Automate voice generation with scripts and batch processing
Integrate TTS into existing workflows and pipelines
Process large documents efficiently without GUI overhead
Customize output with precise parameter control
Save time with keyboard-driven operation

CLI tools strip away unnecessary complexity while offering maximum flexibility, perfect for when you need to convert large amounts of text or integrate voice synthesis into other applications.

Meet Kokoro TTS: Professional Voice Synthesis in Your Terminal

Kokoro TTS is an open-source CLI tool that delivers high-quality text-to-speech right from your terminal. Think of it as your personal voice studio, capable of transforming any text into natural-sounding speech with minimal effort.

Kokoro TTS Demo

Listen to Kokoro TTS in Action

Want to hear how natural it sounds?

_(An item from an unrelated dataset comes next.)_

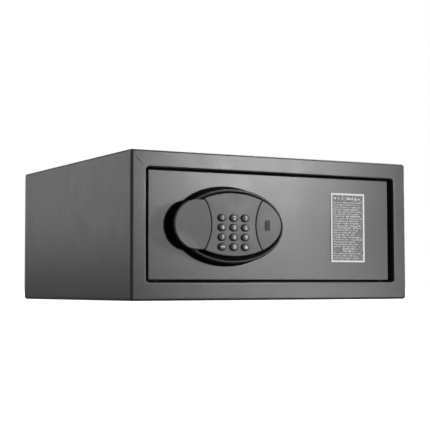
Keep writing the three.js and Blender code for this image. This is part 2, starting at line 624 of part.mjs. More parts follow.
// The arm's lower edge is a rack, with a tooth space over the pinion when the bolts are in. Past the
// pinion it narrows to clear the key cylinder, and ends in the peg that the override cam pushes.
function carriageArm(left) {
  const pitch = Math.PI * gear.module;
  const slope = Math.tan(THREE.MathUtils.degToRad(gear.pressure));
  const tip = carriage.armLow - 2.15 * gear.module;
  const atRoot = pitch / 4 - gear.backlash + slope * 1.25 * gear.module;
  const atTip = pitch / 4 - gear.backlash - slope * 0.9 * gear.module;
  const points = [new THREE.Vector2(left, carriage.armLow)];
  for (let x = gear.x - 1.5 * pitch; x < gear.x + bolt.throw + pitch; x += pitch)
    points.push(
      new THREE.Vector2(x - atRoot, carriage.armLow), new THREE.Vector2(x - atTip, tip),
      new THREE.Vector2(x + atTip, tip), new THREE.Vector2(x + atRoot, carriage.armLow),
    );
  const neck = gear.x + carriage.pastPinion;
  const right = camPeg + carriage.peg + 1;
  const clear = pod.y + cylinder.radius + 1.5;
  points.push(
    new THREE.Vector2(neck, carriage.armLow), new THREE.Vector2(neck, clear),
    new THREE.Vector2(right, clear), new THREE.Vector2(right, carriage.armHigh),
    new THREE.Vector2(left, carriage.armHigh),
  );
  const pegY = (clear + carriage.armHigh) / 2;
  const pegEnd = cylinderRear - 1 - FIT - cam.thickness;
  const peg = rodZ(camPeg, pegY, carriage.peg, pegEnd, armBack + 1, 12);
  return prism(points, armBack, armFront).add(peg);
}

function makeBoltwork() {
  const rows = { lower: boltLow, upper: boltHigh };
  const { radius, length, tail, tailLength } = bolt;
  for (const [name, y] of Object.entries(rows)) {
    const round = turned([
      [0, 0], [radius - 1.5, 0], [radius, 1.5], [radius, length], [tail, length],
      [tail, length + tailLength], [0, length + tailLength],
    ], 24);
    piece("live_bolt_" + name, solid(round.rotateZ(-Math.PI / 2).translate(boltTip, y, boltZ)), steel);
  }
  const [guideLow, guideHigh] = [boltLow - radius - guide.overhang, boltHigh + radius + guide.overhang];
  const guideBack = boltZ - radius;
  const span = [guideLow, guideHigh, guideBack, leafBack - FIT];
  const walls = [guideLeft, guideRight - guide.wall].map((x) => block(x, x + guide.wall, ...span));
  const web = block(guideLeft, guideRight, guideLow, guideHigh, guideBack - guide.wall, guideBack);
  const [bore0, bore1] = [guideLeft - 1, guideRight + 1];
  const bores = Object.values(rows).map((y) => rodX(y, boltZ, radius + RUNNING, bore0, bore1));
  piece("bolt_guide", cut(join(web, ...walls), ...bores), zinc);
  const bar0 = boltTip + length + FIT;
  const bar1 = bar0 + carriage.bar;
  const bar = block(bar0, bar1, boltLow - radius, boltHigh + radius, boltZ - radius + 1, boltZ + radius - 1);
  const tails = Object.values(rows).map((y) => rodX(y, boltZ, tail + FIT, bar0 - 1, bar1 + 1));
  piece("bolt_carriage", cut(join(bar, carriageArm(bar0 + 1)), ...tails), zinc);
  makeMotor();
}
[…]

Check out these demos:

🎧 Audio Demo: Listen to MP3 Sample

For higher quality audio, you can also download the WAV sample.

Note: For the best experience, download the demos and play them locally.

Key Features

🌐 Multiple language support with 30+ high-quality voices
🔀 Voice blending with customizable weights for unique sound profiles
📚 Support for EPUB books, PDF documents, and plain text
🔊 Real-time streaming audio playback
📑 Automatic chapter detection and processing
⏩ Adjustable speech speed
🎵 Multiple audio format outputs (WAV, MP3)
📋 Standard input and pipe support for flexible workflows
🖥️ GPU acceleration for faster processing

Real-World Demonstrations with Kokoro TTS

Let's see Kokoro TTS in action with some practical examples:

Basic Text-to-Speech Conversion

# Convert a text file to speech
kokoro-tts input.txt output.wav --speed 1.2 --voice af_sarah

# Stream audio directly without saving
kokoro-tts input.txt --stream --speed 0.8

The streaming feature is perfect for quickly previewing how text will sound without waiting for file processing to complete.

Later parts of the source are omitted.